Task prompt:
Copy verbatim the block of lines in the entries below whose first line contains "# The card: a" and whose last line contains "obj.parent = None". Leave out all other lines.

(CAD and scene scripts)
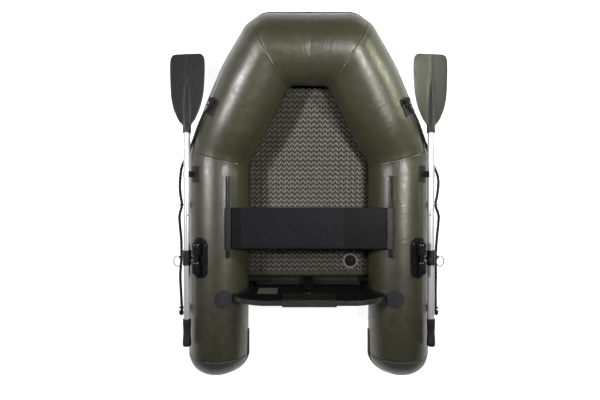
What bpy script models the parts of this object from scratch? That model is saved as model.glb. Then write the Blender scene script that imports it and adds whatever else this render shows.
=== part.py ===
# Inflatable boat with an air deck, a transom, a sliding seat and two stowed oars.
# Metres, +X to starboard, +Y to the bow, +Z up. The boat stands on z = 0 and is centred in plan.

import math

import bmesh
import bpy
from mathutils import Matrix, Vector
from mathutils.bvhtree import BVHTree

for thing in list(bpy.data.objects):
    bpy.data.objects.remove(thing)

# Fits
GAP = 0.0003
RUN = 0.0004
WELD = 0.00001
ROOT = 0.001
DRILL_REACH = 0.05
ROUND_SIDES = 12
FINE_SIDES = 16

# Air tubes, starboard half
TUBE_RADIUS = 0.148
SIDE_X = 0.457
TAIL_SEAM_Y = -0.778
TAIL_LENGTH = 0.1059
TAIL_POWER = 1.8
TAIL_STEPS = 6
SHOULDER_Y = 0.228
BOW_HALF = 0.195
BOW_Y = 0.7201
BOW_RISE = 0.160
BOW_RADIUS = 0.166
SWELL_SHARE = 0.3
SWELL_RADIUS = 0.162
CORNER_BLEND = 0.05
TUBE_WALL = 0.0012
TUBE_SIDES = 24
BAFFLE_DISH = 0.020
BAFFLE_SHAPE = ((0, 1.0), (0.5, 0.75), (1.0, 0))
PLATE_ROWS = (0.55, 0.8, 0.93, 0.985)

# Rub strake
STRAKE_HALF = 0.0175
STRAKE_THICKNESS = 0.0047
STRAKE_CHAMFER = 0.8
STRAKE_START_Y = -0.654

# Deck and bottom
DECK_TOP = 0.087
DECK_THICKNESS = 0.050
DECK_WALL = 0.0012
DECK_FIT = 0.0009
DECK_AFT_Y = -0.4014
DECK_FRONT_Y = 0.572
RISE_HEIGHT = 0.155
RISE_LENGTH = 0.640
RISE_STEPS = 12
DECK_EDGE_TURNS = (45, 80)
SKIN_THICKNESS = 0.0015
SKIN_AFT_Y = -0.445
SKIN_FRONT_Y = 0.6125

# Valves
VALVE_BARREL = 0.016
VALVE_BORE = 0.012
VALVE_DEPTH = 0.030
VALVE_FLANGE = 0.0265
DECK_VALVE_FLANGE = 0.030
FLANGE_THICKNESS = 0.003
CAP_RADIUS = 0.022
CAP_THICKNESS = 0.006
CAP_CHAMFER = 0.002
CAP_STUB = 0.008
CAP_GRIP = (0.030, 0.005, 0.005)
DECK_VALVE_INSET = 0.235
DECK_VALVE_X = SIDE_X - DECK_VALVE_INSET
DECK_VALVE_Y = -0.316
CHAMBER_VALVE_Y = -0.620
CHAMBER_VALVE_ANGLE = 215

# Transom, built upright and then leaned aft
BOARD_HALF = 0.012
BOARD_Y = -0.4467
BOARD_TOP = 0.370
EAR_ANGLE = 125.5
EAR_POINTS = ((0.369, 0.283), (0.340, 0.318), (0.300, 0.345), (0.260, 0.362))
BOARD_TOP_HALF = 0.220
LEAN_SLOPE = 0.1016
LEAN_HEIGHT = 0.070
HOLDER_BASE = 0.003
HOLDER_LEG = 0.0202
HOLDER_WALL = 0.004
HOLDER_END = 220
PATCH_RADIUS = 0.044
PATCH_THICKNESS = 0.003
PATCH_ANGLE = 107.1
PATCH_Y = -0.4755
APRON_THICKNESS = 0.0012
APRON_HALF = 0.274
APRON_LOW = 0.040
APRON_HIGH = 0.100
SADDLE_HALF = 0.127
SADDLE_WALL = 0.004
SADDLE_FRONT_Z = 0.272
SADDLE_BACK_Z = 0.300
TAB_RADIUS = 0.030
BOLT_RADIUS = 0.006
BOLT_HEAD = 0.003
SCREW_RADIUS = 0.0035
SCREW_HEAD = 0.0015
SCREW_SIDES = 8
SCREW_INSET = 0.010
DRAIN_Z = 0.075
DRAIN_TUBE = 0.012
DRAIN_BORE = 0.008
DRAIN_END_Y = -0.4625
HOUSING_HALF = 0.025
HOUSING_DEPTH = 0.029
HOUSING_TIP = 0.004
HOUSING_LOW = 0.055
HOUSING_SHOULDER = 0.095
HOUSING_TOP = 0.190
PLUG_RADIUS = 0.016
PLUG_THICKNESS = 0.008
PLUG_SPIGOT = 0.020
PLUG_CHAMFER = 0.0015
PLATE_WEST = -0.253
PLATE_EAST = -0.156
PLATE_LOW = 0.170
PLATE_HIGH = 0.262
PLATE_THICKNESS = 0.001

# Seat and its rails
RAIL_INSET = 0.066
RAIL_X = SIDE_X - RAIL_INSET
SEAT_INSET = 0.0168
SEAT_HALF = RAIL_X - SEAT_INSET
SEAT_AFT_Y = -0.232
SEAT_LENGTH = 0.199
SEAT_BOTTOM = 0.2868
SEAT_THICKNESS = 0.016
SEAT_BEVEL = 0.003
RAIL_Z = 0.2995
RAIL_BEAD = 0.005
RAIL_WEB_HALF = 0.0015
RAIL_FOOT = 0.0025
RAIL_FOOT_SPREAD = 12.5
RAIL_AFT_Y = -0.276
RAIL_FRONT_Y = 0.120
SLIDER_WALL = 0.0031
SLIDER_FLANGE = 0.003
SLIDER_REACH = 0.024

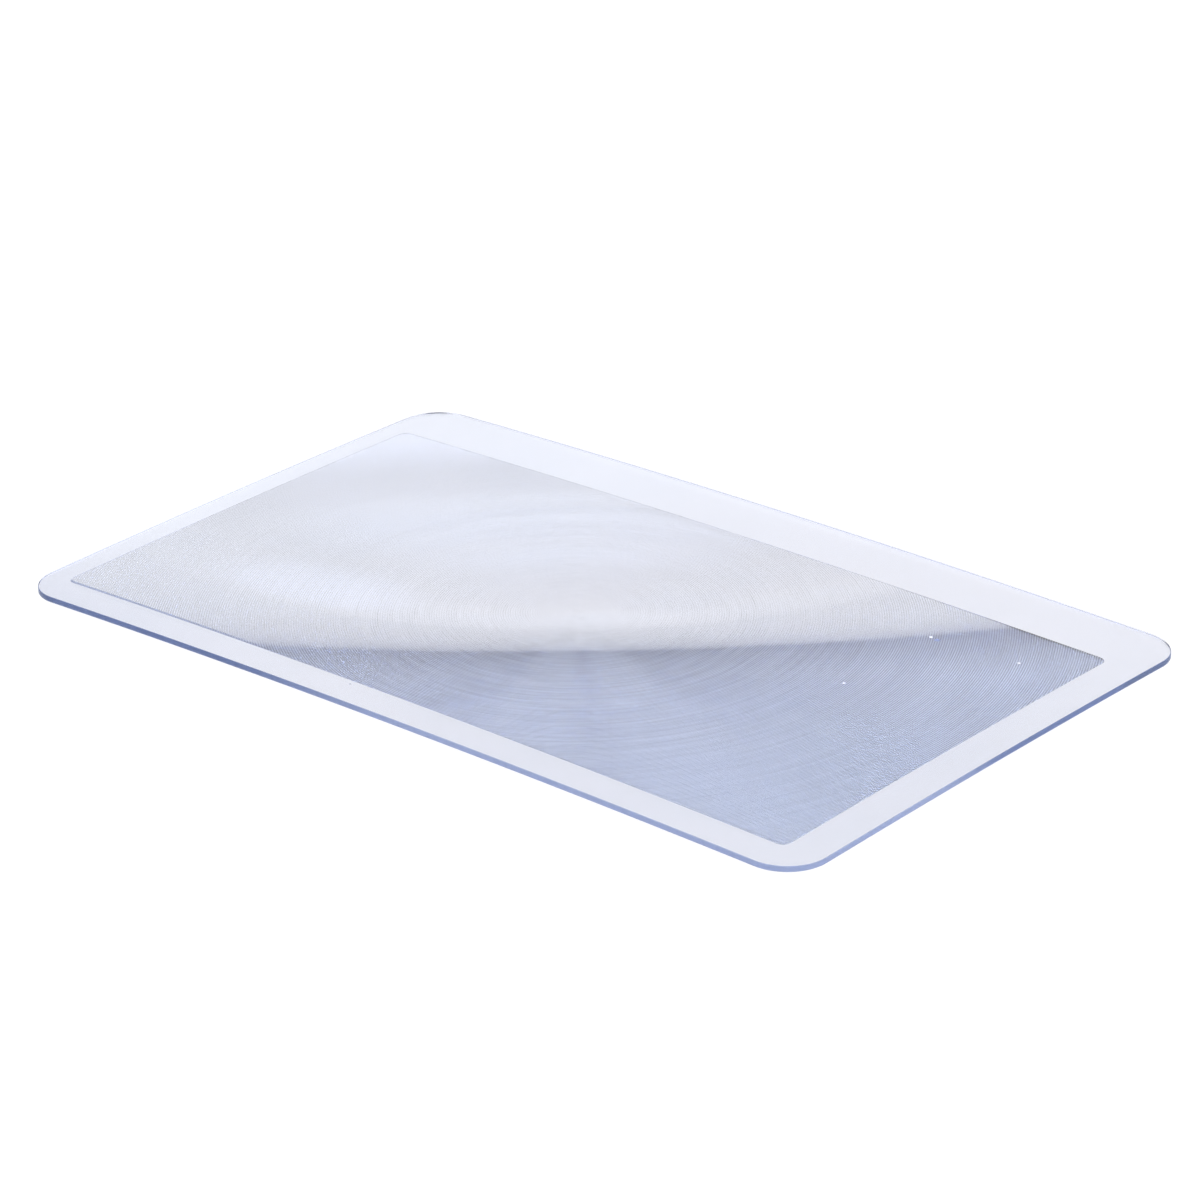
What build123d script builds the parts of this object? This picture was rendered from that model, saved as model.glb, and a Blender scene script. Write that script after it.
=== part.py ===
"""Card-sized Fresnel magnifier: one clear moulded sheet, cut out like a bank card.

Millimetres, +Z up. X runs along the long edges and Y along the short ones. The origin lies under
the middle of the card, level with the lowest corner of the underside. The sheet has sprung into a
shallow dome, so it rests on its corners. Its top face is smooth. The lens window is moulded in the
underside as concentric sawtooth grooves: each groove is one slice of a thick convex lens, with a
slanted facet that climbs away from the middle and an upright riser back down to the next one.
"""

from build123d import *

import os
from math import hypot, sqrt

# Card: the outline of a standard bank card, in thinner sheet.
card_length = 85.6
card_width = 53.98
card_thickness = 0.5
corner_radius = 4.0
dome_radius = 1450.0  # of the underside, along any line through the middle of the lens

# Lens window: what is left plain along each edge. The back border is the wide one, to hold.
border_left = 2.31
border_right = 3.74
border_front = 3.58
border_back = 6.67
window_corner_radius = 0.8
window_recess = 0.02  # groove tips above the plain border, so that they are not scratched

# Lens: the moulded grooves are too fine to draw one by one, so each groove here stands for
# several of them, at the depth that one moulded groove has there.
focal_length = 186.0
refractive_index = 1.54  # clear rigid vinyl
moulded_pitch = 0.21
moulded_grooves_each = 6

window_length = card_length - border_left - border_right
window_width = card_width - border_front - border_back
lens_x = (border_left - border_right) / 2
lens_y = (border_front - border_back) / 2
groove_pitch = moulded_pitch * moulded_grooves_each

# Farthest that the window and the card reach from the middle of the lens.
window_reach = hypot(window_length, window_width) / 2
card_reach = corner_radius + hypot(
    card_length / 2 - corner_radius + abs(lens_x),
    card_width / 2 - corner_radius + abs(lens_y),
)


def dome_drop(radius, sphere_radius):
    """How far a sphere has fallen below its top at a distance from its axis."""
    return sphere_radius - sqrt(sphere_radius**2 - radius**2)


# The lowest corner of the underside is at height 0.
underside_top = dome_drop(card_reach, dome_radius)
dome_centre = underside_top - dome_radius
poles_sideways = (90, 0, 0)  # keeps the spheres' poles and seam away from the card
clearance = card_thickness  # by which the space below the grooves runs past the card


def underside_height(radius):
    """Height of the plain underside at a distance from the middle of the lens."""
    return underside_top - dome_drop(radius, dome_radius)


def moulded_depth(radius):
    """Depth of a moulded groove, from the facet slope that sends light to the focus."""
    ray = radius / hypot(radius, focal_length)
    facet_slope = ray / (sqrt(refractive_index**2 - ray**2) - 1)
    return moulded_pitch * facet_slope


def groove_profile():
    """Section of the space below the grooves, from the middle of the lens outwards."""
    outline = [(0, underside_height(0) + window_recess)]
    radius = groove_pitch
    while radius < window_reach + groove_pitch:
        outer = radius + groove_pitch
        tip = underside_height(radius) + window_recess
        valley = underside_height(outer) + window_recess + moulded_depth(radius + groove_pitch / 2)
        outline += [(radius, tip), (outer, valley)]
        radius = outer
    return outline + [(radius, -clearance), (0, -clearance)]


lens_axis = Axis((lens_x, lens_y, 0), (0, 0, 1))
lens_section = Plane(origin=(lens_x, lens_y, 0), x_dir=(1, 0, 0), z_dir=(0, -1, 0))
window_plane = Plane(origin=(lens_x, lens_y, -clearance))
plate_height = underside_top + 2 * card_thickness

# Space below the grooves, cut to the window.
with BuildPart() as groove_space:
    with BuildSketch(lens_section):
        with BuildLine():
            Polyline(*groove_profile(), close=True)
        make_face()
    revolve(axis=lens_axis)
    with BuildSketch(window_plane):
        RectangleRounded(window_length, window_width, window_corner_radius)
    extrude(amount=clearance + plate_height, mode=Mode.INTERSECT)

# The card: a plate of its outline between two concentric spheres, less the space below the grooves.
with BuildPart() as fresnel_lens:
    with BuildSketch():
        RectangleRounded(card_length, card_width, corner_radius)
    extrude(amount=plate_height)
    with Locations((lens_x, lens_y, dome_centre)):
        Sphere(dome_radius + card_thickness, rotation=poles_sideways, mode=Mode.INTERSECT)
        Sphere(dome_radius, rotation=poles_sideways, mode=Mode.SUBTRACT)
    add(groove_space.part, mode=Mode.SUBTRACT)

fresnel_lens.part.label = "fresnel_lens"

os.makedirs("parts", exist_ok=True)
export_step(fresnel_lens.part, "parts/fresnel_lens.step")
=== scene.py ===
"""Looks of a card-sized Fresnel magnifier: one clear, faintly blue sheet with a grooved lens window.

The sheet is modelled as light meets it: a smooth shallow dome, fine sawtooth rings under it that
bend or trap the light, and a rolled and die-cut rim. Lengths in the classes are millimetres, and the
meshes are written in metres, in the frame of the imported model.
"""

import logging
import math
from collections.abc import Iterable, Sequence
from dataclasses import dataclass, field
from enum import Enum

import bpy
import numpy as np
from mathutils import Matrix, Vector

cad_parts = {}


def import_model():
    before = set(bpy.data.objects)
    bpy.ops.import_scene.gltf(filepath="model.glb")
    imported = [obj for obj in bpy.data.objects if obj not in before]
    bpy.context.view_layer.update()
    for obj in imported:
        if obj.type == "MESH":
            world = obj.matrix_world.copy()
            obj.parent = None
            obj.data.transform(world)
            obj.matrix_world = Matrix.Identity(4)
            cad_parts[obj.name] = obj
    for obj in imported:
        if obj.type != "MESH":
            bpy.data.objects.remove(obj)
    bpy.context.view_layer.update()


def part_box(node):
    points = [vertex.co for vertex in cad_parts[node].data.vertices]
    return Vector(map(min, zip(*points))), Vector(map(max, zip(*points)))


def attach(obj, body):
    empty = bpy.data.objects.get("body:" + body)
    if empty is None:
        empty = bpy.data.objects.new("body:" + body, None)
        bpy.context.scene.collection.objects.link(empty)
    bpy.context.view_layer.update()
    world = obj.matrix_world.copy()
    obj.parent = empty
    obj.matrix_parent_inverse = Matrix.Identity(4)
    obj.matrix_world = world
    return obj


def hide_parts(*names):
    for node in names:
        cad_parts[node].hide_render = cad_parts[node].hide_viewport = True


log = logging.getLogger("magnifier")

METRES = 0.001  # metres in a millimetre
NODE = "fresnel_lens"
IMAGE_SIZE = 1200  # pixels each way, the frame that the lens and the camera's place are worked out for
SENSOR_WIDTH = 36.0
CLOUD_ROUGHNESS = 0.55  # how strongly the finer layers of a cloudy pattern show


# --------------------------------------------------------------------------- shader maths


class Graph:
    """The nodes of one material or world, all made by one method."""

    def __init__(self, tree: bpy.types.NodeTree) -> None:
        """Starts from an empty tree.

        Args:
            tree: the node tree to fill.
        """
        self.tree = tree
        tree.nodes.clear()

    def node(
        self,
        kind: str,
        settings: dict[str, object] | None = None,
        sockets: dict[str | int, object] | None = None,
    ) -> bpy.types.Node:
        """Adds one node.

        Args:
            kind: Blender's name for the node type.
            settings: the node's own settings, set first.
            sockets: a value or a link for each input, by name or place.

        Returns:
            The new node.
        """
        made = self.tree.nodes.new(kind)
        for name, value in (settings or {}).items():
            setattr(made, name, value)
        for name, value in (sockets or {}).items():
            socket = made.inputs[name]
            if isinstance(value, (Value, Place, Tint)):
                self.tree.links.new(value.socket, socket)
            elif isinstance(value, bpy.types.NodeSocket):
                self.tree.links.new(value, socket)
            else:
                socket.default_value = value
        return made

    def value(self, node: bpy.types.Node, output: str | int = 0) -> "Value":
        """Wraps one of a node's outputs for arithmetic."""
        return Value(self, node.outputs[output])

    def vector(self, node: bpy.types.Node) -> "Place":
        """Wraps a node's first output for arithmetic on vectors."""
        return Place(self, node.outputs[0])

    def place(self, output: str) -> "Place":
        """One of the coordinates that Blender gives to every point."""
        return Place(self, self.node("ShaderNodeTexCoord").outputs[output])

    def tint(self, colour: Sequence[float]) -> "Tint":
        """A plain colour to start from.

        Args:
            colour: its red, green and blue.

        Returns:
            The colour, ready to be mixed.
        """
        node = self.node("ShaderNodeRGB")
        node.outputs[0].default_value = (*colour, 1.0)
        return Tint(self, node.outputs[0])

    def mixed(self, share: "Value", first: bpy.types.Node, second: bpy.types.Node) -> bpy.types.Node:
        """Mixes two shaders.

        Args:
            share: how much of the second there is.
            first: the shader where the share is 0.
            second: the shader where it is 1.

        Returns:
            The mixed shader.
        """
        sockets = {0: share, 1: first.outputs[0], 2: second.outputs[0]}
        return self.node("ShaderNodeMixShader", sockets=sockets)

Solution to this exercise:
# The card: a plate of its outline between two concentric spheres, less the space below the grooves.
with BuildPart() as fresnel_lens:
    with BuildSketch():
        RectangleRounded(card_length, card_width, corner_radius)
    extrude(amount=plate_height)
    with Locations((lens_x, lens_y, dome_centre)):
        Sphere(dome_radius + card_thickness, rotation=poles_sideways, mode=Mode.INTERSECT)
        Sphere(dome_radius, rotation=poles_sideways, mode=Mode.SUBTRACT)
    add(groove_space.part, mode=Mode.SUBTRACT)

fresnel_lens.part.label = "fresnel_lens"

os.makedirs("parts", exist_ok=True)
export_step(fresnel_lens.part, "parts/fresnel_lens.step")
=== scene.py ===
"""Looks of a card-sized Fresnel magnifier: one clear, faintly blue sheet with a grooved lens window.

The sheet is modelled as light meets it: a smooth shallow dome, fine sawtooth rings under it that
bend or trap the light, and a rolled and die-cut rim. Lengths in the classes are millimetres, and the
meshes are written in metres, in the frame of the imported model.
"""

import logging
import math
from collections.abc import Iterable, Sequence
from dataclasses import dataclass, field
from enum import Enum

import bpy
import numpy as np
from mathutils import Matrix, Vector

cad_parts = {}


def import_model():
    before = set(bpy.data.objects)
    bpy.ops.import_scene.gltf(filepath="model.glb")
    imported = [obj for obj in bpy.data.objects if obj not in before]
    bpy.context.view_layer.update()
    for obj in imported:
        if obj.type == "MESH":
            world = obj.matrix_world.copy()
            obj.parent = None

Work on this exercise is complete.